Notwendig sei außerdem, dass es mehr und ausreichende personelle, finanzielle und zeitliche Ressourcen für die Umsetzung inklusiver Projekte vor Ort gibt. „Das gilt vor allem für den ländlichen Raum. Besonders dort müssen die Ressourcen gestärkt werden“, fordert der Leiter der Studie.

Sein Team hat schon einmal vorgemacht, wie Inklusion in der Realität funktionieren kann. Neben Prof. Wolfgang Ruf gehörten Gabi Gerwins, Karlsson Olberg und Teresa Rymarcewicz dazu. Gabi Gerwins ist lernbehindert und arbeitete gemeinsam mit Karlsson Olberg als Tandem.

Die beiden haben als erstes die Fragebögen für die Teilnehmerinnen und Teilnehmer an der Studie mit geistiger Beeinträchtigung erarbeitet. Die Aufgabe von Gabi Gerwins war es dabei zu prüfen, ob die rund 20 Fragen für alle verständlich waren. „Manches haben wir dann anders formuliert, damit es die Menschen einfacher verstehen können“, sagt sie. Tandem-Partner Karlsson Olberg ergänzt: „Wir haben insgesamt vier bis fünf Schleifen gedreht und immer wieder überprüft, ob die Texte funktionieren.“

Offenbar mit Erfolg, denn die meisten Papier-Fragebögen kamen ausgefüllt wieder zurück. Dann hieß es für die beiden, die Angaben von rund 350 Fragebögen in das digitale Statistikprogramm zu übertragen. „Das war ganz schön anstrengend“, sagt Gabi Gerwins.

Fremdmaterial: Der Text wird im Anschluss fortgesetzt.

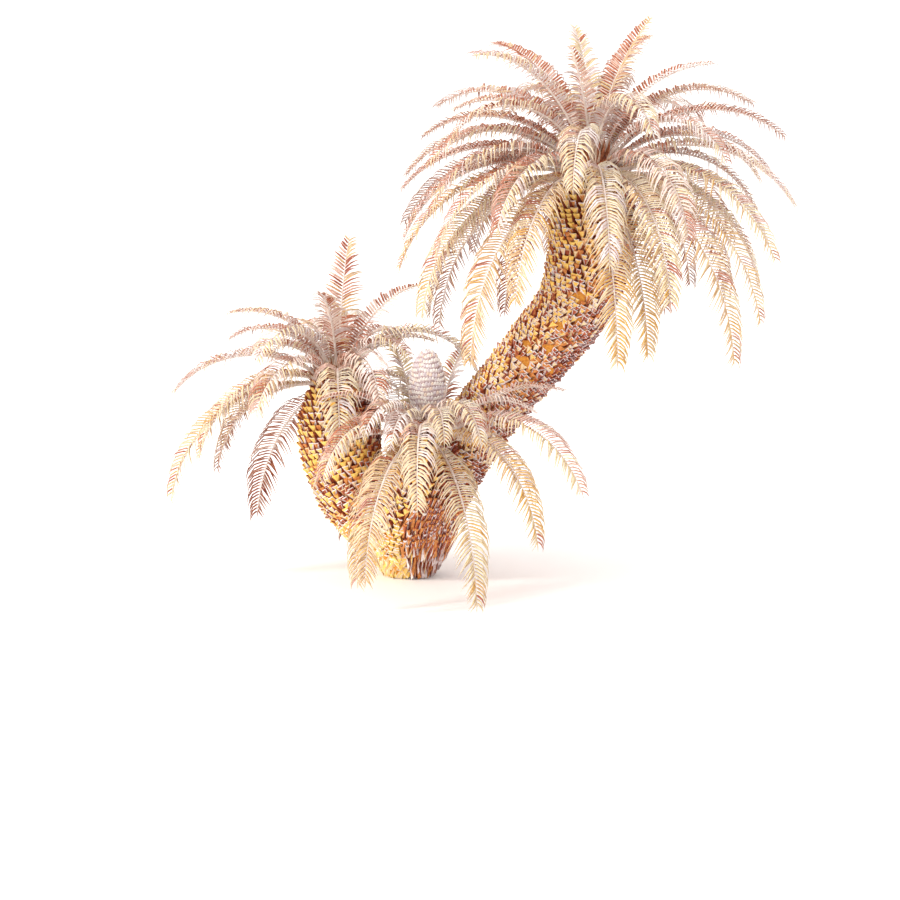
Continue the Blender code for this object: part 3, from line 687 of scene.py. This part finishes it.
SCAR_SIDES = 24
SCAR_RINGS = ((1.00, -0.010), (0.97, 0.0015), (0.88, 0.0015), (0.82, -0.0005), (0.40, 0.0020))


def add_scars(stem, scars, heap, chance):
    """Smooth patches, rounded diamonds a little askew, lined at their rims."""
    turns = np.arange(SCAR_SIDES) / SCAR_SIDES * 2 * math.pi
    diamond = np.abs(np.cos(turns)) ** SCAR_POWER + np.abs(np.sin(turns)) ** SCAR_POWER
    for length, angle, reach in scars:
        radius = stem.at(length)[1][0]
        size = reach * SCAR_MARGIN * diamond ** (-1 / SCAR_POWER)
        for waves in (1, 2, 3):
            size = size * (1 + SCAR_WAVE * np.sin(waves * turns + chance.uniform(0, 6.3)))
        rings = []
        for share, out in SCAR_RINGS:
            across, along = size * share * np.cos(turns), size * share * np.sin(turns)
            place, outward, _, _ = stem.surface(length + along, angle + across / radius)
            rings.append(place + outward * out)
        places, blocks = lofted(np.array(rings))
        tints = np.repeat([RUST_AND_PAINTED_SHADE, ORANGE, SCAR, SCAR], SCAR_SIDES)
        heap.add(places, blocks, [tints, RUST_AND_PAINTED_SHADE, SCAR])


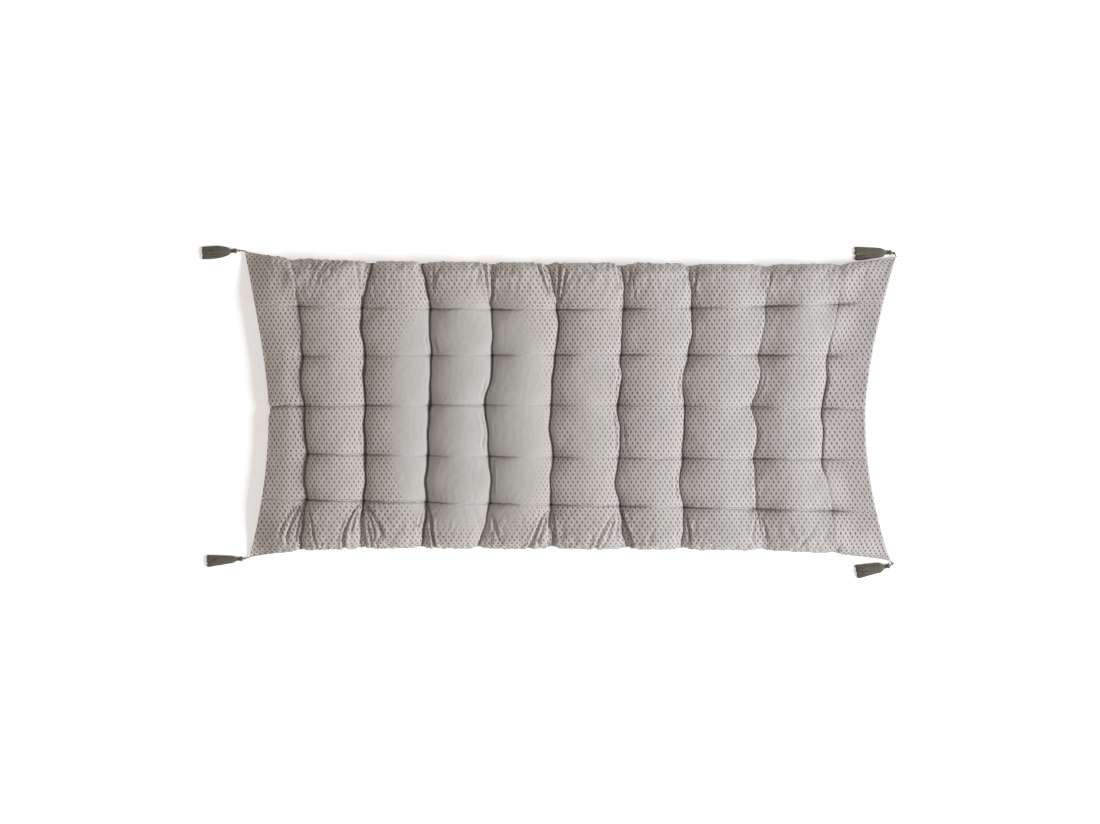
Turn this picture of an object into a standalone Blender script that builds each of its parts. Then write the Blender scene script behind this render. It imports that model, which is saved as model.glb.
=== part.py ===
# Tufted floor mattress, filled, with a tassel at each corner.
# It lies on its back on the floor at Z = 0. X runs along its length, Y across it.
# Left is -X, right is +X, near is -Y and far is +Y. Units are metres.
import math

import bmesh
import bpy
from mathutils import Vector

MM = 0.001

# Heights of the filled body above the floor
CROWN_HEIGHT = 60 * MM
TUFT_TOP_HEIGHT = 27 * MM
TUFT_UNDER_HEIGHT = 16 * MM
SEAM_HEIGHT = 22 * MM
CORNER_HEIGHT = 4 * MM
SEAM_THICKNESS = 2 * MM

# How full the pads are
PAD_ROUNDNESS_ACROSS = 0.52
PAD_ROUNDNESS_ALONG = 0.42
CREASE_FILL = 0.36
CROSS_CREASE_FILL = 0.78
UNDERSIDE_SPREAD = 7 * MM
CORNER_PINCH_REACH = 0.75

# Corner points of the cover
CORNER_LEFT_FAR = (-566 * MM, 299 * MM)
CORNER_LEFT_NEAR = (-557 * MM, -269 * MM)
CORNER_RIGHT_FAR = (642 * MM, 289 * MM)
CORNER_RIGHT_NEAR = (632 * MM, -276 * MM)

# How far each side is drawn in at its middle, and how suddenly it runs out to a corner.
# The end sides have one sharpness for their near half and one for their far half.
LONG_SIDE_DRAW = {"far": 18 * MM, "near": 19 * MM}
LONG_SIDE_SHARPNESS = {"far": 8.0, "near": 5.5}
END_SIDE_DRAW = {"left": 41 * MM, "right": 53 * MM}
END_SIDE_SHARPNESS = {"left": (2.05, 1.4), "right": (2.05, 1.55)}
SEAM_NOTCH = 4 * MM
SEAM_NOTCH_SHARPNESS = 10

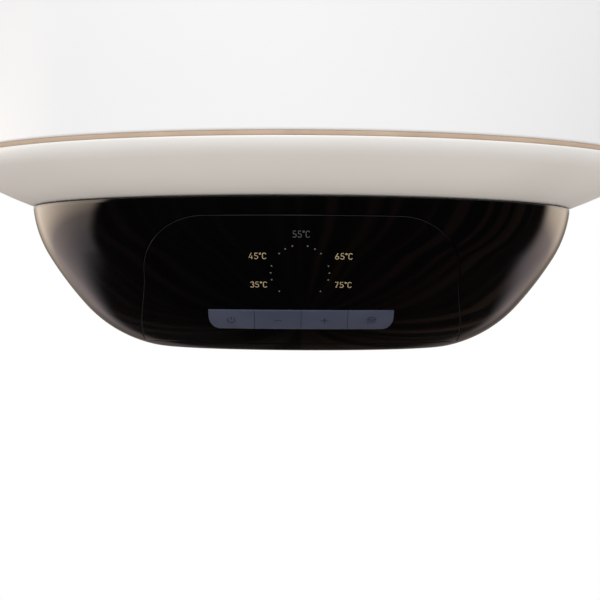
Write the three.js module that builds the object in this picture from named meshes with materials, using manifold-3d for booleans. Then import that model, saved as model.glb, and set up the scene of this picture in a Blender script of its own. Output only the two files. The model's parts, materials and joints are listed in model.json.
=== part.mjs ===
// Wall-hung storage water heater of about 80 litres, in millimetres, +Z up.
// The origin is the middle of the wall bracket's wall face: the wall is the plane y = 0,
// and the front looks along -Y.
// Inside the heater group, z = 0 is the lower edge of the jacket and x = y = 0 is the axis of the tank.
import * as THREE from "three";
import { mergeVertices } from "three/addons/utils/BufferGeometryUtils.js";
import Module from "manifold-3d";

const wasm = await Module();
wasm.setup();

// ---------------------------------------------------------------- driving dimensions
const GAP = 0.3; // clearance between pieces that touch
const ROUND = 32; // sides of the large turned pieces
const SMALL_ROUND = 12; // sides of pipes, pins and bolts

const JACKET_RADIUS = 225;
const JACKET_HEIGHT = 690;
const JACKET_WALL = 0.8;
const JACKET_LIP = 9; // width of the lip turned in at each end

const SEAL_HEIGHT = 2;
const SEAL_RECESS = 1.2; // how far the seal stands back from the jacket

const LID_WALL = 2.5;
const LID_COLLAR = 13; // height of the collar that locates a lid inside the jacket
const LID_CORNER = 12; // radius of the rounded rim of the bottom lid
const LID_SLOPE_RADIUS = 286; // radius of the shallow curve under the bottom lid
const LID_OPENING = 70; // radius of the service opening
const TOP_LID_CORNER = 14;

const COVER_RADIUS = 178; // control cover at its rim
const COVER_WALL = 2.5;
const COVER_BACK = 78; // y of the flat back wall
const COVER_BENDS = [
  { radius: 75, from: 6, to: 32, steps: 3 },
  { radius: 225, from: 32, to: 42, steps: 2 },
  { radius: 85, from: 42, to: 80, steps: 4 },
]; // front outline from the rim down, angles from the vertical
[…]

Gemeinsam haben sie außerdem 20 Interviews - meistens in Behindertenwerkstätten - geführt, 15 davon online und die anderen vor Ort. „Dafür haben wir uns einen Stichpunktzettel erarbeitet, den wir dann genutzt haben“, berichtet sie. „Wir haben uns die Fragen aufgeteilt und immer abwechselnd gefragt“, erklärt Karlsson Olberg wie sie vorgegangen sind.

Beide erinnern sich sehr gern an die gemeinsame Arbeit. „Das war sehr gut als Tandem mit Karlsson. Das war das, was ich schon immer gewollt habe und außerdem war es gut bezahlt. Das gab es früher nicht so für mich“, sagt Gabi Gerwins. Karlsson Olberg spricht von einer „tollen Erfahrung“ für ihn. „Ich habe mich mit Gabi auch zwischenmenschlich gut verstanden. Das hat einfach viel Spaß gemacht“, sagt er.